[Parts and joints as JSON]
::::::

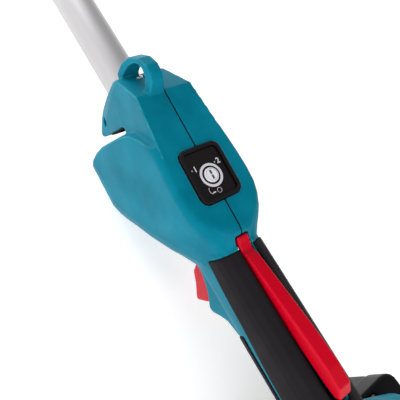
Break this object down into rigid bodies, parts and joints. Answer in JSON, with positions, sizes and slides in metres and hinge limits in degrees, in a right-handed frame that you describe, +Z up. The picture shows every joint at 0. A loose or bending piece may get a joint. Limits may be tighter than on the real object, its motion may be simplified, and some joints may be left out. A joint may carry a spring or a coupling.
{
  "type": "telescoping pole saw",
  "caption": "Cordless telescoping pole saw: twin battery base, teal rear handle with control panel, sliding aluminium pole and a chain saw head.",
  "frame": {"origin": "centre of the bounding box on the ground plane", "axes": "+X along the pole towards the guide bar, +Y to the operator's left, +Z up"},
  "size_m": [1.967, 0.158, 0.1442],
  "materials": {
    "teal_plastic": "fine moulded texture",
    "black_plastic": "fine moulded texture",
    "gloss_black": "polished",
    "white_plastic": "satin",
    "green_lens": "clear lens",
    "circuit_board": "solder mask",
    "red_plastic": "satin moulded",
    "soft_rubber": "matt overmould",
    "foam_rubber": "closed cell foam",
    "anodised_aluminium": "silver anodised",
    "bright_steel": "zinc plated",
    "dark_steel": "blackened",
    "copper_winding": "varnished copper",
    "brass_contact": "plain",
    "tank_plastic": "translucent"
  },
  "bodies": {
    "handle": {"housing_left": "teal_plastic", "housing_right": "teal_plastic", "housing_screw_1": "dark_steel", "housing_screw_2": "dark_steel", "housing_screw_3": "dark_steel", "housing_screw_4": "dark_steel", "panel_frame": "black_plastic", "panel_plate": "gloss_black", "speed_lamp_1": "green_lens", "speed_lamp_2": "green_lens", "panel_board": "circuit_board", "lock_off_pin": "bright_steel", "trigger_pin": "bright_steel", "main_switch": "black_plastic", "controller": "anodised_aluminium", "lock_off_spring": "bright_steel", "trigger_spring": "bright_steel", "grip_pad_left": "soft_rubber", "grip_pad_right": "soft_rubber", "grip_pad_finger": "soft_rubber", "battery_rail_plate": "black_plastic", "battery_base_cover": "teal_plastic", "terminal_block_left": "brass_contact", "terminal_block_right": "brass_contact", "outer_pole": "anodised_aluminium", "front_grip_sleeve": "foam_rubber", "clamp_collar": "black_plastic", "clamp_bolt": "bright_steel"},
    "lock_lever": {"lock_off_lever": "red_plastic"},
    "trigger": {"switch_trigger": "red_plastic"},
    "button": {"power_button": "white_plastic"},
    "battery_left": {"battery_left": "black_plastic"},
    "battery_right": {"battery_right": "black_plastic"},
    "latch_left": {"battery_latch_left": "red_plastic"},
    "latch_right": {"battery_latch_right": "red_plastic"},
    "clamp_lever": {"clamp_lever": "red_plastic"},
    "head": {"inner_pole": "anodised_aluminium", "inner_pole_plug": "black_plastic", "head_left": "teal_plastic", "head_right": "black_plastic", "head_screw_1": "dark_steel", "head_screw_2": "dark_steel", "head_screw_3": "dark_steel", "motor_stator": "copper_winding", "motor_bearing_inner": "bright_steel", "motor_bearing_outer": "bright_steel", "motor_end_plate": "anodised_aluminium", "guide_bar": "bright_steel", "saw_chain": "dark_steel", "sprocket_cover": "black_plastic", "bar_stud": "bright_steel", "bar_nut": "bright_steel", "oil_tank": "tank_plastic", "branch_hook": "dark_steel", "hook_screw_1": "bright_steel", "hook_screw_2": "bright_steel"},
    "rotor": {"motor_rotor": "dark_steel", "drive_sprocket": "dark_steel"},
    "nose_sprocket": {"nose_sprocket": "dark_steel"},
    "oil_cap": {"oil_cap": "black_plastic"}
  },
  "joints": [
    {"name": "pole_extend", "type": "slide", "parent": "handle", "child": "head", "axis": [1, 0, 0], "range_m": [0, 0.76]},
    {"name": "lock_off_lever", "type": "hinge", "parent": "handle", "child": "lock_lever", "pos_m": [-0.7315, 0, 0.1125], "axis": [0, -1, 0], "range_deg": [0, 6], "stiffness_Nm_per_rad": 3, "springref_deg": -6.88},
    {"name": "switch_trigger", "type": "hinge", "parent": "handle", "child": "trigger", "pos_m": [-0.7275, 0, 0.067], "axis": [0, 1, 0], "range_deg": [0, 9], "stiffness_Nm_per_rad": 3, "springref_deg": -6.88},
    {"name": "power_button", "type": "slide", "parent": "handle", "child": "button", "axis": [0.0896, 0, -0.996], "range_m": [0, 0.0008], "stiffness_N_per_m": 1500, "springref_m": -0.0008},
    {"name": "battery_left_slide", "type": "slide", "parent": "handle", "child": "battery_left", "axis": [-1, 0, 0], "range_m": [0, 0.13]},
    {"name": "battery_right_slide", "type": "slide", "parent": "handle", "child": "battery_right", "axis": [-1, 0, 0], "range_m": [0, 0.13]},
    {"name": "battery_latch_left", "type": "slide", "parent": "battery_left", "child": "latch_left", "axis": [0, 0, -1], "range_m": [0, 0.003], "stiffness_N_per_m": 900, "springref_m": -0.002},
    {"name": "battery_latch_right", "type": "slide", "parent": "battery_right", "child": "latch_right", "axis": [0, 0, -1], "range_m": [0, 0.003], "stiffness_N_per_m": 900, "springref_m": -0.002},
    {"name": "clamp_lever", "type": "hinge", "parent": "handle", "child": "clamp_lever", "pos_m": [0.2905, 0, 0.058], "axis": [0, -1, 0], "range_deg": [0, 100]},
    {"name": "sprocket_spin", "type": "hinge", "parent": "head", "child": "rotor", "pos_m": [0.6805, -0.027, 0.074], "axis": [0, 1, 0], "continuous": true},
    {"name": "nose_sprocket_spin", "type": "hinge", "parent": "head", "child": "nose_sprocket", "pos_m": [0.9645, -0.027, 0.074], "axis": [0, 1, 0], "continuous": true},
    {"name": "oil_cap_turn", "type": "hinge", "parent": "head", "child": "oil_cap", "pos_m": [0.6585, 0.06, 0.0325], "axis": [0, 1, 0], "range_deg": [0, 90]}
  ],
  "couplings": [
    {"joint": "nose_sprocket_spin", "follows": "sprocket_spin", "ratio": 0.75}
  ]
}
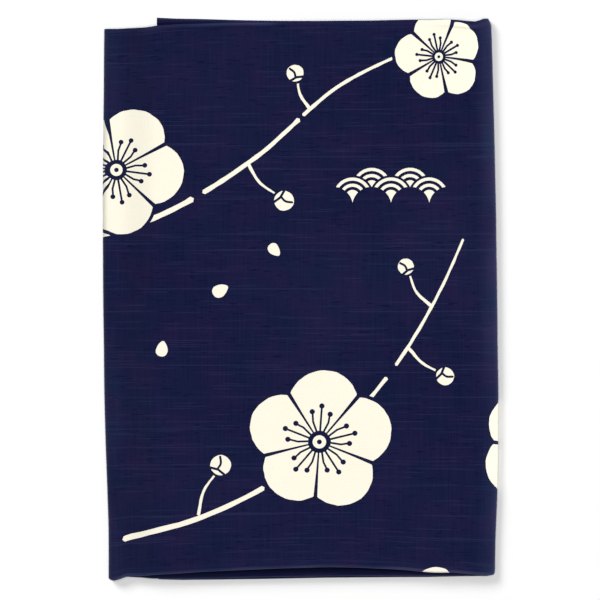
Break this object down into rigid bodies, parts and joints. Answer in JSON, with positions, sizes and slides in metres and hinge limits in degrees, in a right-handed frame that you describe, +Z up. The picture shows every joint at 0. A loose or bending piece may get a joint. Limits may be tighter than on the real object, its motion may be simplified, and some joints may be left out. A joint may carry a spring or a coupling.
{
  "type": "furoshiki",
  "caption": "Square wrapping cloth of navy slub cotton with a pale plant and wave print, folded in half and then in three, lying flat.",
  "frame": {"origin": "middle of the folded pack's underside, at the bottom centre of its box", "axes": "+Z up out of the front panel; +Y along the pack, from its folded edge to its open edges; +X from the tight fold to the round fold"},
  "size_m": [0.1764, 0.2513, 0.0093],
  "materials": {
    "cotton": "matte navy plain-weave slub cotton with a cream print of flowers, branches and waves"
  },
  "bodies": {
    "root": {"furoshiki": "cotton"}
  },
  "joints": []
}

::::::

▸ WHAT IS EXPECTED:
Set down every record above exactly as given.

▸ REPLY:
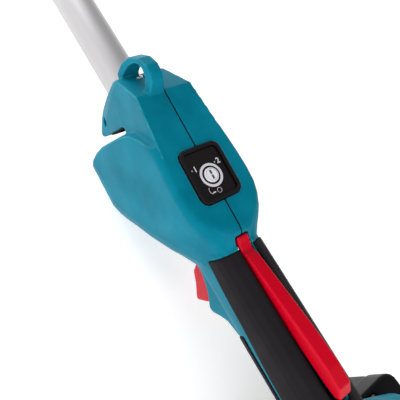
Break this object down into rigid bodies, parts and joints. Answer in JSON, with positions, sizes and slides in metres and hinge limits in degrees, in a right-handed frame that you describe, +Z up. The picture shows every joint at 0. A loose or bending piece may get a joint. Limits may be tighter than on the real object, its motion may be simplified, and some joints may be left out. A joint may carry a spring or a coupling.
{
  "type": "telescoping pole saw",
  "caption": "Cordless telescoping pole saw: twin battery base, teal rear handle with control panel, sliding aluminium pole and a chain saw head.",
  "frame": {"origin": "centre of the bounding box on the ground plane", "axes": "+X along the pole towards the guide bar, +Y to the operator's left, +Z up"},
  "size_m": [1.967, 0.158, 0.1442],
  "materials": {
    "teal_plastic": "fine moulded texture",
    "black_plastic": "fine moulded texture",
    "gloss_black": "polished",
    "white_plastic": "satin",
    "green_lens": "clear lens",
    "circuit_board": "solder mask",
    "red_plastic": "satin moulded",
    "soft_rubber": "matt overmould",
    "foam_rubber": "closed cell foam",
    "anodised_aluminium": "silver anodised",
    "bright_steel": "zinc plated",
    "dark_steel": "blackened",
    "copper_winding": "varnished copper",
    "brass_contact": "plain",
    "tank_plastic": "translucent"
  },
  "bodies": {
    "handle": {"housing_left": "teal_plastic", "housing_right": "teal_plastic", "housing_screw_1": "dark_steel", "housing_screw_2": "dark_steel", "housing_screw_3": "dark_steel", "housing_screw_4": "dark_steel", "panel_frame": "black_plastic", "panel_plate": "gloss_black", "speed_lamp_1": "green_lens", "speed_lamp_2": "green_lens", "panel_board": "circuit_board", "lock_off_pin": "bright_steel", "trigger_pin": "bright_steel", "main_switch": "black_plastic", "controller": "anodised_aluminium", "lock_off_spring": "bright_steel", "trigger_spring": "bright_steel", "grip_pad_left": "soft_rubber", "grip_pad_right": "soft_rubber", "grip_pad_finger": "soft_rubber", "battery_rail_plate": "black_plastic", "battery_base_cover": "teal_plastic", "terminal_block_left": "brass_contact", "terminal_block_right": "brass_contact", "outer_pole": "anodised_aluminium", "front_grip_sleeve": "foam_rubber", "clamp_collar": "black_plastic", "clamp_bolt": "bright_steel"},
    "lock_lever": {"lock_off_lever": "red_plastic"},
    "trigger": {"switch_trigger": "red_plastic"},
    "button": {"power_button": "white_plastic"},
    "battery_left": {"battery_left": "black_plastic"},
    "battery_right": {"battery_right": "black_plastic"},
    "latch_left": {"battery_latch_left": "red_plastic"},
    "latch_right": {"battery_latch_right": "red_plastic"},
    "clamp_lever": {"clamp_lever": "red_plastic"},
    "head": {"inner_pole": "anodised_aluminium", "inner_pole_plug": "black_plastic", "head_left": "teal_plastic", "head_right": "black_plastic", "head_screw_1": "dark_steel", "head_screw_2": "dark_steel", "head_screw_3": "dark_steel", "motor_stator": "copper_winding", "motor_bearing_inner": "bright_steel", "motor_bearing_outer": "bright_steel", "motor_end_plate": "anodised_aluminium", "guide_bar": "bright_steel", "saw_chain": "dark_steel", "sprocket_cover": "black_plastic", "bar_stud": "bright_steel", "bar_nut": "bright_steel", "oil_tank": "tank_plastic", "branch_hook": "dark_steel", "hook_screw_1": "bright_steel", "hook_screw_2": "bright_steel"},
    "rotor": {"motor_rotor": "dark_steel", "drive_sprocket": "dark_steel"},
    "nose_sprocket": {"nose_sprocket": "dark_steel"},
    "oil_cap": {"oil_cap": "black_plastic"}
  },
  "joints": [
    {"name": "pole_extend", "type": "slide", "parent": "handle", "child": "head", "axis": [1, 0, 0], "range_m": [0, 0.76]},
    {"name": "lock_off_lever", "type": "hinge", "parent": "handle", "child": "lock_lever", "pos_m": [-0.7315, 0, 0.1125], "axis": [0, -1, 0], "range_deg": [0, 6], "stiffness_Nm_per_rad": 3, "springref_deg": -6.88},
    {"name": "switch_trigger", "type": "hinge", "parent": "handle", "child": "trigger", "pos_m": [-0.7275, 0, 0.067], "axis": [0, 1, 0], "range_deg": [0, 9], "stiffness_Nm_per_rad": 3, "springref_deg": -6.88},
    {"name": "power_button", "type": "slide", "parent": "handle", "child": "button", "axis": [0.0896, 0, -0.996], "range_m": [0, 0.0008], "stiffness_N_per_m": 1500, "springref_m": -0.0008},
    {"name": "battery_left_slide", "type": "slide", "parent": "handle", "child": "battery_left", "axis": [-1, 0, 0], "range_m": [0, 0.13]},
    {"name": "battery_right_slide", "type": "slide", "parent": "handle", "child": "battery_right", "axis": [-1, 0, 0], "range_m": [0, 0.13]},
    {"name": "battery_latch_left", "type": "slide", "parent": "battery_left", "child": "latch_left", "axis": [0, 0, -1], "range_m": [0, 0.003], "stiffness_N_per_m": 900, "springref_m": -0.002},
    {"name": "battery_latch_right", "type": "slide", "parent": "battery_right", "child": "latch_right", "axis": [0, 0, -1], "range_m": [0, 0.003], "stiffness_N_per_m": 900, "springref_m": -0.002},
    {"name": "clamp_lever", "type": "hinge", "parent": "handle", "child": "clamp_lever", "pos_m": [0.2905, 0, 0.058], "axis": [0, -1, 0], "range_deg": [0, 100]},
    {"name": "sprocket_spin", "type": "hinge", "parent": "head", "child": "rotor", "pos_m": [0.6805, -0.027, 0.074], "axis": [0, 1, 0], "continuous": true},
    {"name": "nose_sprocket_spin", "type": "hinge", "parent": "head", "child": "nose_sprocket", "pos_m": [0.9645, -0.027, 0.074], "axis": [0, 1, 0], "continuous": true},
    {"name": "oil_cap_turn", "type": "hinge", "parent": "head", "child": "oil_cap", "pos_m": [0.6585, 0.06, 0.0325], "axis": [0, 1, 0], "range_deg": [0, 90]}
  ],
  "couplings": [
    {"joint": "nose_sprocket_spin", "follows": "sprocket_spin", "ratio": 0.75}
  ]
}
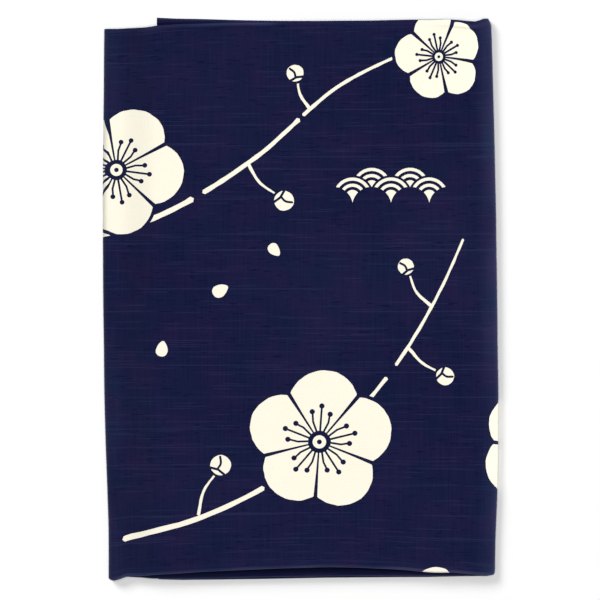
Break this object down into rigid bodies, parts and joints. Answer in JSON, with positions, sizes and slides in metres and hinge limits in degrees, in a right-handed frame that you describe, +Z up. The picture shows every joint at 0. A loose or bending piece may get a joint. Limits may be tighter than on the real object, its motion may be simplified, and some joints may be left out. A joint may carry a spring or a coupling.
{
  "type": "furoshiki",
  "caption": "Square wrapping cloth of navy slub cotton with a pale plant and wave print, folded in half and then in three, lying flat.",
  "frame": {"origin": "middle of the folded pack's underside, at the bottom centre of its box", "axes": "+Z up out of the front panel; +Y along the pack, from its folded edge to its open edges; +X from the tight fold to the round fold"},
  "size_m": [0.1764, 0.2513, 0.0093],
  "materials": {
    "cotton": "matte navy plain-weave slub cotton with a cream print of flowers, branches and waves"
  },
  "bodies": {
    "root": {"furoshiki": "cotton"}
  },
  "joints": []
}